◆ **EXERCISE MATERIALS**:
• • •
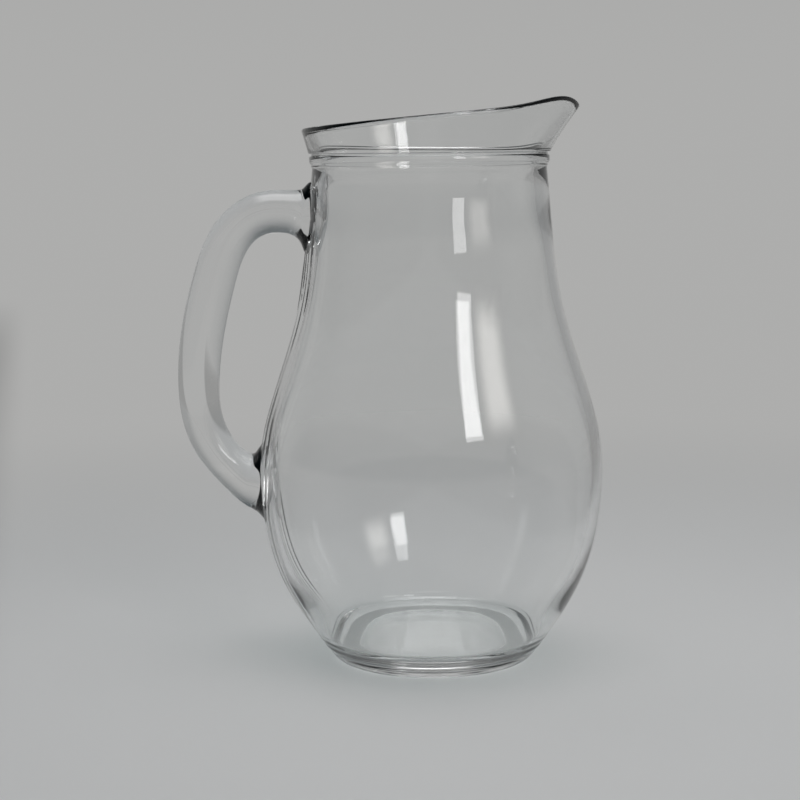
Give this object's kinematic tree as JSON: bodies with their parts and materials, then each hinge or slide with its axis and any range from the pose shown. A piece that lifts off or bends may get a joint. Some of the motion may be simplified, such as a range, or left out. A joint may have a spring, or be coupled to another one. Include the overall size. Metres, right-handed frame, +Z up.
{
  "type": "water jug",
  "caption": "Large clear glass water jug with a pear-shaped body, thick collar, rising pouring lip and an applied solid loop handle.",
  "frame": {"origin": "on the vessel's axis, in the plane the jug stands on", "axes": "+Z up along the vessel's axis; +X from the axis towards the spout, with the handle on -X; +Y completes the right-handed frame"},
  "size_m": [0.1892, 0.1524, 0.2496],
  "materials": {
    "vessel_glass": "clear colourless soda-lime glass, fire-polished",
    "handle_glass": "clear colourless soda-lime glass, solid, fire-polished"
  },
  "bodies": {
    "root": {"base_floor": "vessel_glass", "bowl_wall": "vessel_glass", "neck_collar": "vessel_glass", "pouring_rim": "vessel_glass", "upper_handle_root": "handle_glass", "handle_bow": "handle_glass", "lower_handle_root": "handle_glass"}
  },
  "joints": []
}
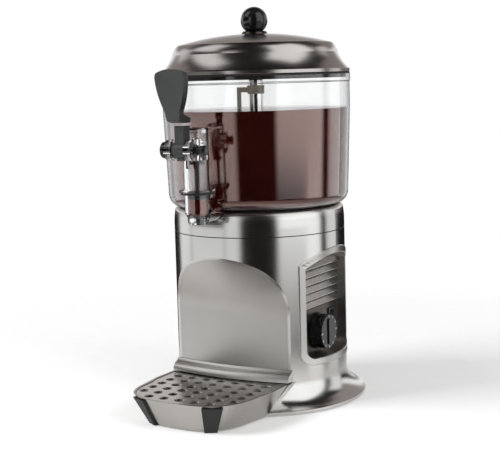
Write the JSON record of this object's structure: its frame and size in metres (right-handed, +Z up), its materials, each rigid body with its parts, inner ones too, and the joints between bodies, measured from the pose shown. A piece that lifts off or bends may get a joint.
• • •
All of the lines above need to be given again exactly.

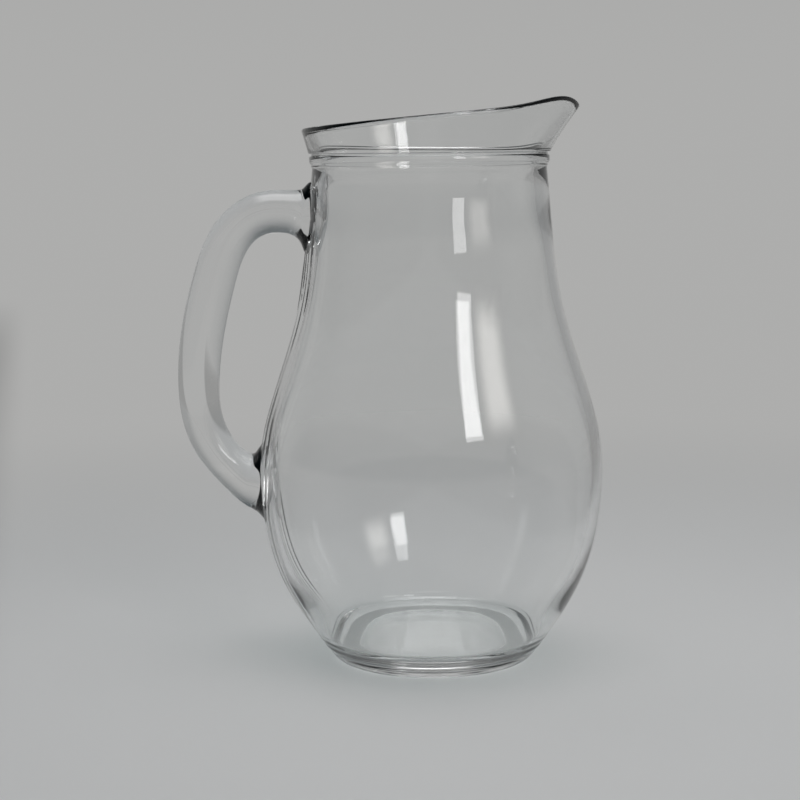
Give this object's kinematic tree as JSON: bodies with their parts and materials, then each hinge or slide with its axis and any range from the pose shown. A piece that lifts off or bends may get a joint. Some of the motion may be simplified, such as a range, or left out. A joint may have a spring, or be coupled to another one. Include the overall size. Metres, right-handed frame, +Z up.
{
  "type": "water jug",
  "caption": "Large clear glass water jug with a pear-shaped body, thick collar, rising pouring lip and an applied solid loop handle.",
  "frame": {"origin": "on the vessel's axis, in the plane the jug stands on", "axes": "+Z up along the vessel's axis; +X from the axis towards the spout, with the handle on -X; +Y completes the right-handed frame"},
  "size_m": [0.1892, 0.1524, 0.2496],
  "materials": {
    "vessel_glass": "clear colourless soda-lime glass, fire-polished",
    "handle_glass": "clear colourless soda-lime glass, solid, fire-polished"
  },
  "bodies": {
    "root": {"base_floor": "vessel_glass", "bowl_wall": "vessel_glass", "neck_collar": "vessel_glass", "pouring_rim": "vessel_glass", "upper_handle_root": "handle_glass", "handle_bow": "handle_glass", "lower_handle_root": "handle_glass"}
  },
  "joints": []
}
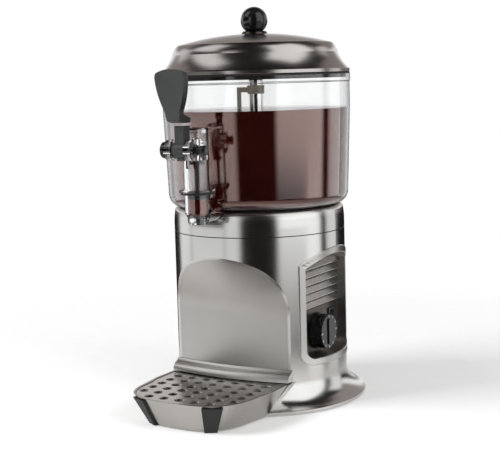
Write the JSON record of this object's structure: its frame and size in metres (right-handed, +Z up), its materials, each rigid body with its parts, inner ones too, and the joints between bodies, measured from the pose shown. A piece that lifts off or bends may get a joint.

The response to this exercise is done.